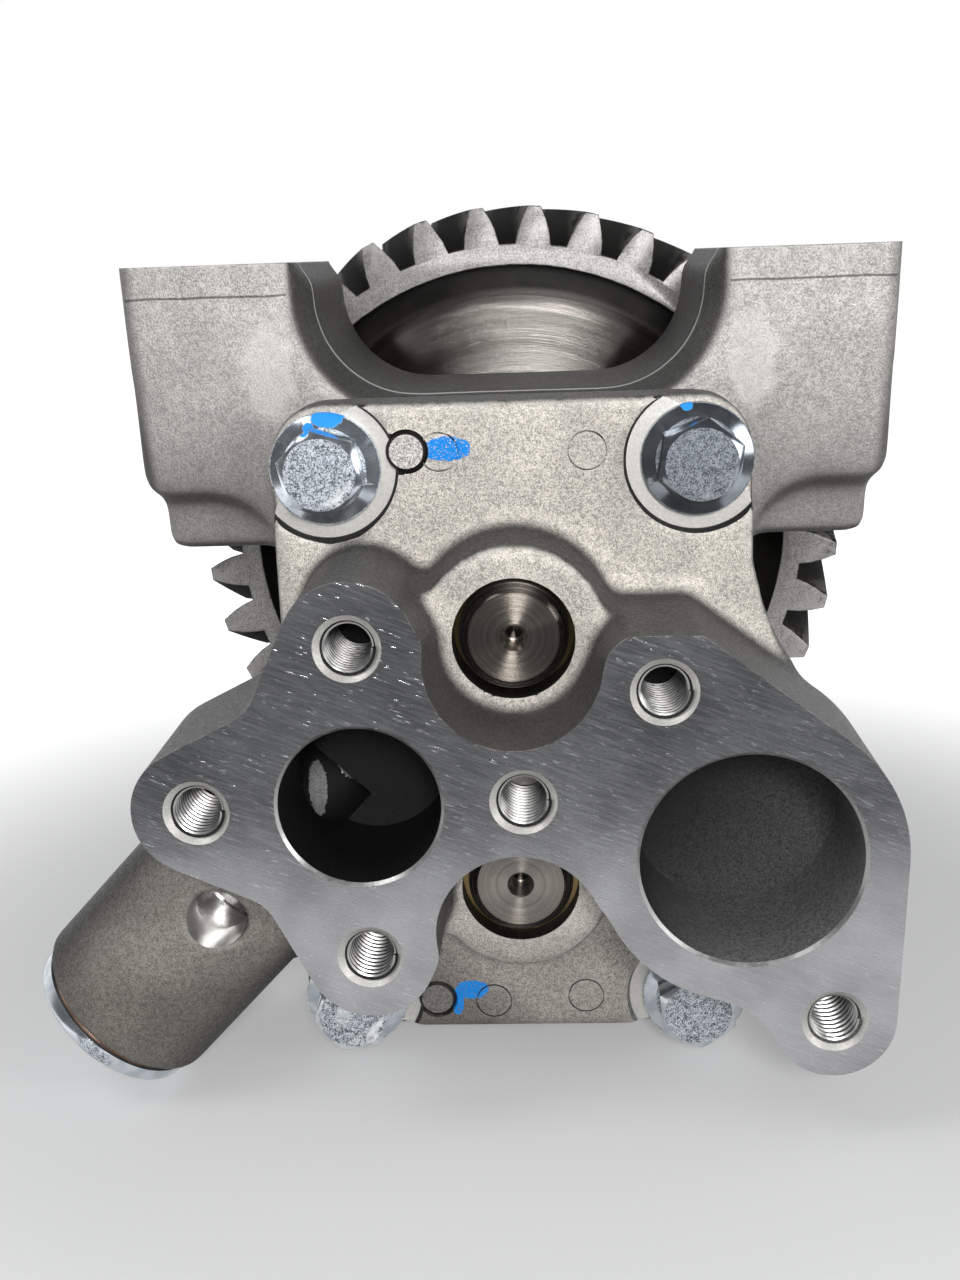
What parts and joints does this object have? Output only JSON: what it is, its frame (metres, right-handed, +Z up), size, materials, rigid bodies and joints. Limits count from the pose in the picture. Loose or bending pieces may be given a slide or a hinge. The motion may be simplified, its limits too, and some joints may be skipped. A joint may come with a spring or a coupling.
{
  "type": "engine oil pump",
  "caption": "Gear oil pump with a die-cast body, a butterfly pipe flange, a relief valve and a helical drive gear.",
  "frame": {"origin": "middle of the four mounting holes, on the machined mounting face of the two ears", "axes": "+Z up towards the engine block, +Y from the pipe flange to the drive gear, +X to the right seen from the pipe flange"},
  "size_m": [0.1827, 0.17, 0.1778],
  "materials": {
    "cast_body": "die-cast, dull",
    "cast_cover": "die-cast, shot-blasted, with milled faces",
    "shaft_steel": "turned",
    "pump_gear_steel": "ground",
    "key_steel": "bright",
    "gear_steel": "hobbed and turned, dull",
    "bronze": "bored",
    "zinc_plate": "zinc-plated, bluish",
    "pin_steel": "ground",
    "spring_steel": "drawn",
    "copper": "soft"
  },
  "bodies": {
    "housing": {"pump_body": "cast_body", "pump_cover": "cast_cover", "cover_bolt_upper_left": "zinc_plate", "cover_bolt_upper_right": "zinc_plate", "cover_bolt_lower_left": "zinc_plate", "cover_bolt_lower_right": "zinc_plate", "dowel_pin_upper": "pin_steel", "dowel_pin_lower": "pin_steel", "cover_drive_bush": "bronze", "cover_driven_bush": "bronze", "body_drive_bush": "bronze", "body_driven_bush": "bronze", "thrust_washer": "bronze", "relief_spring": "spring_steel", "relief_plug": "zinc_plate", "plug_washer": "copper"},
    "drive_train": {"drive_shaft": "shaft_steel", "drive_pump_gear": "pump_gear_steel", "pump_gear_key": "key_steel", "drive_gear": "gear_steel", "drive_gear_key": "key_steel", "gear_washer": "zinc_plate", "gear_nut": "zinc_plate"},
    "driven_train": {"driven_shaft": "shaft_steel", "driven_pump_gear": "pump_gear_steel"},
    "valve": {"relief_piston": "shaft_steel"}
  },
  "joints": [
    {"name": "drive_spin", "type": "hinge", "parent": "housing", "child": "drive_train", "pos_m": [0, 0, -0.07], "axis": [0, 1, 0], "continuous": true},
    {"name": "driven_spin", "type": "hinge", "parent": "housing", "child": "driven_train", "pos_m": [0, 0, -0.122], "axis": [0, 1, 0], "continuous": true},
    {"name": "relief_slide", "type": "slide", "parent": "housing", "child": "valve", "axis": [-0.6871, 0, -0.7266], "range_m": [0, 0.012], "stiffness_N_per_m": 6000, "springref_m": -0.001, "deforming": ["relief_spring"]}
  ],
  "couplings": [
    {"joint": "driven_spin", "follows": "drive_spin", "ratio": -1}
  ]
}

■ ■ ■ ■ ■

* **WHAT TO DO**: Restate the whole listing exactly, leaving out nothing.

* **SOLUTION TO THE PROBLEM**:
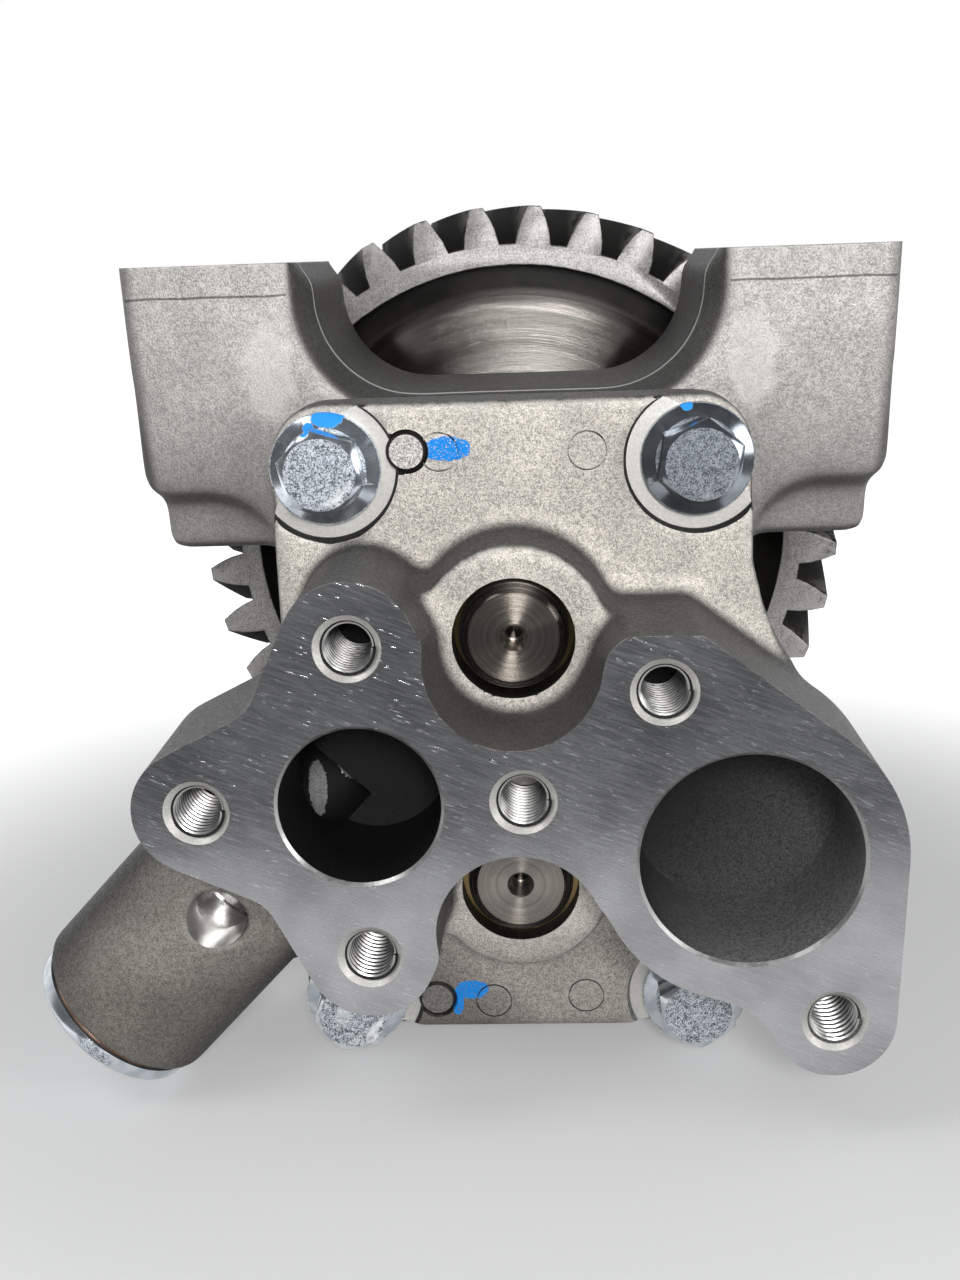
What parts and joints does this object have? Output only JSON: what it is, its frame (metres, right-handed, +Z up), size, materials, rigid bodies and joints. Limits count from the pose in the picture. Loose or bending pieces may be given a slide or a hinge. The motion may be simplified, its limits too, and some joints may be skipped. A joint may come with a spring or a coupling.
{
  "type": "engine oil pump",
  "caption": "Gear oil pump with a die-cast body, a butterfly pipe flange, a relief valve and a helical drive gear.",
  "frame": {"origin": "middle of the four mounting holes, on the machined mounting face of the two ears", "axes": "+Z up towards the engine block, +Y from the pipe flange to the drive gear, +X to the right seen from the pipe flange"},
  "size_m": [0.1827, 0.17, 0.1778],
  "materials": {
    "cast_body": "die-cast, dull",
    "cast_cover": "die-cast, shot-blasted, with milled faces",
    "shaft_steel": "turned",
    "pump_gear_steel": "ground",
    "key_steel": "bright",
    "gear_steel": "hobbed and turned, dull",
    "bronze": "bored",
    "zinc_plate": "zinc-plated, bluish",
    "pin_steel": "ground",
    "spring_steel": "drawn",
    "copper": "soft"
  },
  "bodies": {
    "housing": {"pump_body": "cast_body", "pump_cover": "cast_cover", "cover_bolt_upper_left": "zinc_plate", "cover_bolt_upper_right": "zinc_plate", "cover_bolt_lower_left": "zinc_plate", "cover_bolt_lower_right": "zinc_plate", "dowel_pin_upper": "pin_steel", "dowel_pin_lower": "pin_steel", "cover_drive_bush": "bronze", "cover_driven_bush": "bronze", "body_drive_bush": "bronze", "body_driven_bush": "bronze", "thrust_washer": "bronze", "relief_spring": "spring_steel", "relief_plug": "zinc_plate", "plug_washer": "copper"},
    "drive_train": {"drive_shaft": "shaft_steel", "drive_pump_gear": "pump_gear_steel", "pump_gear_key": "key_steel", "drive_gear": "gear_steel", "drive_gear_key": "key_steel", "gear_washer": "zinc_plate", "gear_nut": "zinc_plate"},
    "driven_train": {"driven_shaft": "shaft_steel", "driven_pump_gear": "pump_gear_steel"},
    "valve": {"relief_piston": "shaft_steel"}
  },
  "joints": [
    {"name": "drive_spin", "type": "hinge", "parent": "housing", "child": "drive_train", "pos_m": [0, 0, -0.07], "axis": [0, 1, 0], "continuous": true},
    {"name": "driven_spin", "type": "hinge", "parent": "housing", "child": "driven_train", "pos_m": [0, 0, -0.122], "axis": [0, 1, 0], "continuous": true},
    {"name": "relief_slide", "type": "slide", "parent": "housing", "child": "valve", "axis": [-0.6871, 0, -0.7266], "range_m": [0, 0.012], "stiffness_N_per_m": 6000, "springref_m": -0.001, "deforming": ["relief_spring"]}
  ],
  "couplings": [
    {"joint": "driven_spin", "follows": "drive_spin", "ratio": -1}
  ]
}